TÜRK-RUS İLİŞKİLERİ-3
Takvimler 1920'yi gösterdiğinde İngiltere başta olmak üzere diğer ülkeler tarafından dışlanan Sovyetler Birliği'nin yöneticileri, bizim milli mücadelemiz ile yakından ilgilenmeye başladılar.
Çünkü Sovyetler Birliği'nin başındaki kadro, ülkelerinin güneyinde İngiltere'nin etkisinde bir ülke istemiyordu.
Dolayısıyla Mustafa Kemal'in önderliğindeki milli mücadeleye yardım etme kararı aldılar.
Kah altın verdiler kah para karşılığında silah sattılar.
Aynı dönemde de kendi ülkelerinde yaşanan iç savaşı yavaş yavaş kazandılar.
Ve 1920'lerin başında emperyalizmle mücadele eden Ruslar ve Türkler bütün o geçmişlerine rağmen bu süreçte iyi ilişkiler kurmuş oldular.
Ancak Türkiye'nin komünist bir devlet olmak gibi bir düşüncesi hiçbir zaman olmadı.
1923 yılında Türkiye Cumhuriyeti'ni kuranlar, Batı tipi demokratik bir devletin alt yapısını oluşturacak bir rejim kurmaya çalıştılar; tabi bu noktada bir parantez açıp Türkiye'de demokrasiye ve çok partili hayata geçişin ancak 1946'da mümkün olabildiğini hatırlatalım.
Bu sırada Lenin 1924 yılında hayatını kaybetmiş, yerine Stalin iktidara gelmişti.
1920-1939 döneminde, yani İkinci Dünya Savaşı'na kadar, ikili ilişkilerin önemli bir sorun yaşanmadan devam ettiğini söylemek yanlış olmaz.
Ancak İkinci Dünya Savaşı'nın bitmesi ile, zafer sarhoşu olan Stalin'in Boğazlarda üs ve Doğu Anadolu'dan toprak isteyerek bize karşı saldırgan bir tutum aldığını görüyoruz.
Bu durumda, Türkiye yeni kurulmuş olan NATO ittifakına üye olarak Sovyetler'in karşısındaki blokta yerini almış oldu.
Öte yandan 1950'lerde başlayan Marshal yardımının alınması, Amerika Birleşik Devletleri ile güçlü siyasi, askeri ve ekonomik ilişkiler kurulmasını sağladı.
Soğuk savaş döneminde, Sovyetler Birliği ile inişli çıkışlı ancak genellikle pek de dostça olmayan ilişkiler, 1991'de komünizmin yıkılması ile tekrar düzelmeye başladı.
Sovyetler Birliği'nin dağılması ile kurulan Rusya Federasyonu ile aramızda özellikle enerji, turizm, inşaat, gıda gibi konularda vazgeçilmez ticari ilişkiler kuruldu.
Ancak, geçen sene meydana gelen uçak krizi ile ikili ilişkiler yine bozuldu, her iki taraf da bundan zarar gördü.
Bu üç günlük yazıyı özetlemek gerekirse; her ne kadar aramızda önemli farklılıklar olsa da, Türkiye ve Rusya birbirleri ile iyi ilişkiler kurmak zorundadır.

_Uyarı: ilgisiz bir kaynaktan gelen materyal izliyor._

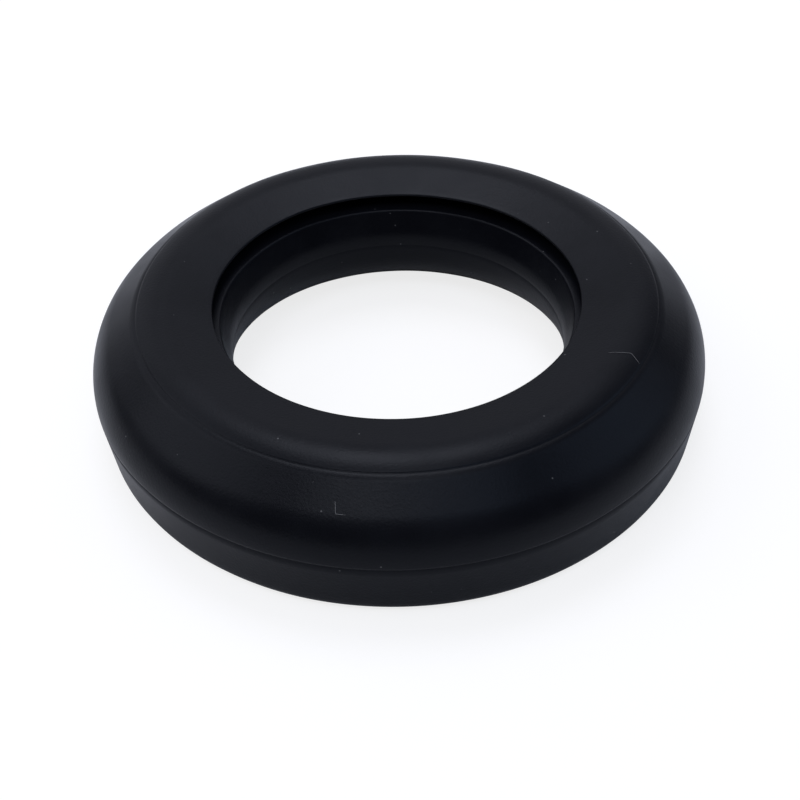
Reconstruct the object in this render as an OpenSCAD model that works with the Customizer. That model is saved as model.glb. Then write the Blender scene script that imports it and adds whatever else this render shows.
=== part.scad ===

Bu zorunluluk; coğrafi, ekonomik ve jeopolitik nedenlerden kaynaklanmaktadır. Tarih bize göstermektedir ki Türkiye'nin tüm kartlarını sadece Batı ülkelerine oynaması, kendisine zarar verecektir.
Bu nedenle Cumhurbaşkanımızın Rusya ile ilişkileri yeniden tesis etmek için yaptığı ziyaret, son derece doğru bir dış politika hamlesi olmuştur. İkili ilişkilerin süratle uçak krizi öncesindeki seviyelere gelmesi elzemdir.